Subversion, often abbreviated as SVN, is a centralized version control system. Unlike Git and Mercurial, which allow every developer to have a complete copy of the repository, Subversion requires a connection to the central repository for most operations.

Subversion is older than Git and was widely used before Git’s release. It’s known for its simplicity, especially in linear workflows. However, it lacks Git’s flexibility when it comes to branching and merging. SVN can be a good choice for projects with a simple, linear development workflow, but for complex projects with many developers and branches, Git is usually the better choice.

Comparing and Contrasting with Git#

Both Mercurial and Subversion have their strengths and weaknesses compared to Git. Here are some key differences:

  • Ease of use: Both Mercurial and Subversion are often considered easier to learn and use than Git. This is because they have simpler commands and fewer “gotchas.” However, this simplicity comes at the cost of features.

  • Features: Git has more features than either Mercurial or Subversion. This includes advanced features like staging areas, multiple workflows, local branching, and more. However, these features can make Git more complex and harder to learn.

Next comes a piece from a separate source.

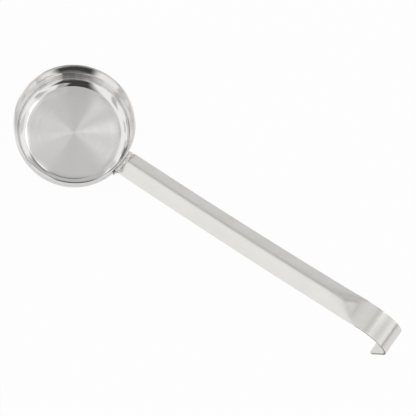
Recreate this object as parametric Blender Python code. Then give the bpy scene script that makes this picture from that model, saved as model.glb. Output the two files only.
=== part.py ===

  • Popularity: Git is the most popular version control system and is becoming even more so. This means that most new projects are likely to use Git. It also means that there are more resources for learning Git and more tools that integrate with Git.

In the end, the best version control system depends on your needs, the needs of your project, and your personal preference. While Git is the most popular choice, Mercurial and Subversion are both excellent tools that might be the perfect fit for certain situations.